FYI. the hadoop-common version is 2.7.4 and please find here the full stacktrace

NullPointerException
at org.apache.hadoop.fs.Path.<init>(Path.java:104)
    at org.apache.hadoop.fs.Path.<init>(Path.java:93)
    at org.apache.hadoop.fs.Path.suffix(Path.java:361)
    at org.apache.spark.sql.execution.datasources.InsertIntoHadoopFsRelationCommand.$anonfun$getCustomPartitionLocations$1(InsertIntoHadoopFsRelationCommand.scala:262)
    at scala.collection.TraversableLike.$anonfun$flatMap$1(TraversableLike.scala:245)
    at scala.collection.mutable.ResizableArray.foreach(ResizableArray.scala:62)
    at scala.collection.mutable.ResizableArray.foreach$(ResizableArray.scala:55)
    at scala.collection.mutable.ArrayBuffer.foreach(ArrayBuffer.scala:49)
    at scala.collection.TraversableLike.flatMap(TraversableLike.scala:245)
    at scala.collection.TraversableLike.flatMap$(TraversableLike.scala:242)
    at scala.collection.AbstractTraversable.flatMap(Traversable.scala:108)
    at org.apache.spark.sql.execution.datasources.InsertIntoHadoopFsRelationCommand.getCustomPartitionLocations(InsertIntoHadoopFsRelationCommand.scala:260)
    at org.apache.spark.sql.execution.datasources.InsertIntoHadoopFsRelationCommand.run(InsertIntoHadoopFsRelationCommand.scala:107)
    at org.apache.spark.sql.execution.datasources.DataSource.writeAndRead(DataSource.scala:575)
    at org.apache.spark.sql.execution.command.CreateDataSourceTableAsSelectCommand.saveDataIntoTable(createDataSourceTables.scala:218)
    at org.apache.spark.sql.execution.command.CreateDataSourceTableAsSelectCommand.run(createDataSourceTables.scala:166)

Thanks

1

There are 1 answers

2
stevel On BEST ANSWER

Looks like a situation where the spark code calls Path.suffix("something) and because the root path has no parent, an NPE is triggered

Long term fix

  1. File JIRA on issues.apache.org against HADOOP; provide a patch with test for fix suffix() to downgrade properly when called on root path.

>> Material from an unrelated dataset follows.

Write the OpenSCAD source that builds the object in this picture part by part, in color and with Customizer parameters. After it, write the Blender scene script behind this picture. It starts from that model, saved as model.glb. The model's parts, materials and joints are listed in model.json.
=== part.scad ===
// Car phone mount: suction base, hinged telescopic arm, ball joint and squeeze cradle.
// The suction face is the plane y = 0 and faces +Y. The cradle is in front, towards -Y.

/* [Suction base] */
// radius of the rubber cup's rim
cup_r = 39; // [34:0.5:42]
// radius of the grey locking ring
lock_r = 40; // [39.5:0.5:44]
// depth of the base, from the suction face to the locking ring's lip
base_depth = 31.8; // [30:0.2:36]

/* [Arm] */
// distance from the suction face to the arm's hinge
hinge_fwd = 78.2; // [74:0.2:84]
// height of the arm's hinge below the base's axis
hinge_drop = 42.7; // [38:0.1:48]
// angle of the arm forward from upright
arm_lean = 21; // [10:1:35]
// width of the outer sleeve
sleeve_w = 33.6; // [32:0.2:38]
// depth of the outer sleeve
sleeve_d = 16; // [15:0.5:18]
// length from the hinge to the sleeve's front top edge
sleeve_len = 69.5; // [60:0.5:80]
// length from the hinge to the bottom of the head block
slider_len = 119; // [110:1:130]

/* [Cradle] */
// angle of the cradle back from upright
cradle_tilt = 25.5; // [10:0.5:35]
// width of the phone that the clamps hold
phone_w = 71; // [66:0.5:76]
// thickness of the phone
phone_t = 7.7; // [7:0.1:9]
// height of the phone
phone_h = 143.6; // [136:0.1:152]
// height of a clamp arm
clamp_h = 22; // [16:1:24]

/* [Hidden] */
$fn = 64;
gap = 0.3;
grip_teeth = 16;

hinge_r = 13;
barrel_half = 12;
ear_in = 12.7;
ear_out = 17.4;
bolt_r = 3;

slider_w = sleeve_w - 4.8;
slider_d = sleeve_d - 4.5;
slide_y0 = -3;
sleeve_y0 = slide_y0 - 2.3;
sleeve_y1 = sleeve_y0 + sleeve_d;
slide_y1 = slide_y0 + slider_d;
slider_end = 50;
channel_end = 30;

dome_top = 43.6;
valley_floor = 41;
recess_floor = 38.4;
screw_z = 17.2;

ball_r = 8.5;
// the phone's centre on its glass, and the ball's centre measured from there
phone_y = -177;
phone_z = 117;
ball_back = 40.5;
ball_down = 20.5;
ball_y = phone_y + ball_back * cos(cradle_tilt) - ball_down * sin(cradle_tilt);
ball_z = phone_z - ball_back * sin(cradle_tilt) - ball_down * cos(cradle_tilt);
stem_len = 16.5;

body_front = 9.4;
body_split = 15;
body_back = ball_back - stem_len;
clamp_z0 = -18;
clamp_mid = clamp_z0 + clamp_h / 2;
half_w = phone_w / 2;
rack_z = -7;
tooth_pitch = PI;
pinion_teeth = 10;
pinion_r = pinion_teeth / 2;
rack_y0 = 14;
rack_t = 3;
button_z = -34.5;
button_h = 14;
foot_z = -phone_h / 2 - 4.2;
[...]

Best for all
  2. don't use the root path as a destination of a table.
  3. Do both of these

Option #2 should avoid other surprises about how tables are created/committed etc...some of the code may fail because an attempt to delete the root of the path (here s3a://some-bucket") won't delete the root, will it?

Put differently: root directories have "odd" semantics everywhere; most of the time you don't notice this on a local FS because you never try to use / as a destination of work, get surprised that rm -rf / is different from rm -rf /subdir, etc etc. Spark, Hive etc were never written to use / as a destination of work, so you get to see the failures.